[WHAT IS REQUIRED]:
Please repeat the records below exactly, from the first line through the line containing "dowel_chamfer = 1; // [0.5:0.5:2]", and nothing more.

---*---

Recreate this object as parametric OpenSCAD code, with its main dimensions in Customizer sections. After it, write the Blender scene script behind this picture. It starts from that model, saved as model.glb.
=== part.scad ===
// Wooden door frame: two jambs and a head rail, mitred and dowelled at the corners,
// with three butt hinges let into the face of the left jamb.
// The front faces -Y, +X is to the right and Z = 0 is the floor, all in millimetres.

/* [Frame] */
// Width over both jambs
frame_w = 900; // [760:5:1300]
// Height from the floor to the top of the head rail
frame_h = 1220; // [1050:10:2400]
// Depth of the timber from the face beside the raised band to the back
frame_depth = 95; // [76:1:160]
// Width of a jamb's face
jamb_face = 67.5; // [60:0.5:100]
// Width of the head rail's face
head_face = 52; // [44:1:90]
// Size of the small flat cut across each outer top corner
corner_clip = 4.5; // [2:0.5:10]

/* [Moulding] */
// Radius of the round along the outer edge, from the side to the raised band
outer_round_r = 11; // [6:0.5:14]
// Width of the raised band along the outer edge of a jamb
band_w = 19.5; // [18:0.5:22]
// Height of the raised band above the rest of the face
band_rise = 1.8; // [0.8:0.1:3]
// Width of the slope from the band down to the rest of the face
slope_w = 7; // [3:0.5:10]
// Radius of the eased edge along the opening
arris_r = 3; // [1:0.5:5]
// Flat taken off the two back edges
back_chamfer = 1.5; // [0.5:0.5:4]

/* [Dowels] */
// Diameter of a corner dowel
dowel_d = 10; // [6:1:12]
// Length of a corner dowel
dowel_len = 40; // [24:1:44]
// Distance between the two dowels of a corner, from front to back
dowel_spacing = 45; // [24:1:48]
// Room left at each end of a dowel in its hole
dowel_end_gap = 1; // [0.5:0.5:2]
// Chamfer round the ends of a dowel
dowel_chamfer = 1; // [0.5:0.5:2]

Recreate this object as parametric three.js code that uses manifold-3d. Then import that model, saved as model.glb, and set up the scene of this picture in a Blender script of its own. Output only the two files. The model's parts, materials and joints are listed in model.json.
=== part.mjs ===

---*---

[ANSWER TO THE EXERCISE]:
Recreate this object as parametric OpenSCAD code, with its main dimensions in Customizer sections. After it, write the Blender scene script behind this picture. It starts from that model, saved as model.glb.
=== part.scad ===
// Wooden door frame: two jambs and a head rail, mitred and dowelled at the corners,
// with three butt hinges let into the face of the left jamb.
// The front faces -Y, +X is to the right and Z = 0 is the floor, all in millimetres.

/* [Frame] */
// Width over both jambs
frame_w = 900; // [760:5:1300]
// Height from the floor to the top of the head rail
frame_h = 1220; // [1050:10:2400]
// Depth of the timber from the face beside the raised band to the back
frame_depth = 95; // [76:1:160]
// Width of a jamb's face
jamb_face = 67.5; // [60:0.5:100]
// Width of the head rail's face
head_face = 52; // [44:1:90]
// Size of the small flat cut across each outer top corner
corner_clip = 4.5; // [2:0.5:10]

/* [Moulding] */
// Radius of the round along the outer edge, from the side to the raised band
outer_round_r = 11; // [6:0.5:14]
// Width of the raised band along the outer edge of a jamb
band_w = 19.5; // [18:0.5:22]
// Height of the raised band above the rest of the face
band_rise = 1.8; // [0.8:0.1:3]
// Width of the slope from the band down to the rest of the face
slope_w = 7; // [3:0.5:10]
// Radius of the eased edge along the opening
arris_r = 3; // [1:0.5:5]
// Flat taken off the two back edges
back_chamfer = 1.5; // [0.5:0.5:4]

/* [Dowels] */
// Diameter of a corner dowel
dowel_d = 10; // [6:1:12]
// Length of a corner dowel
dowel_len = 40; // [24:1:44]
// Distance between the two dowels of a corner, from front to back
dowel_spacing = 45; // [24:1:48]
// Room left at each end of a dowel in its hole
dowel_end_gap = 1; // [0.5:0.5:2]
// Chamfer round the ends of a dowel
dowel_chamfer = 1; // [0.5:0.5:2]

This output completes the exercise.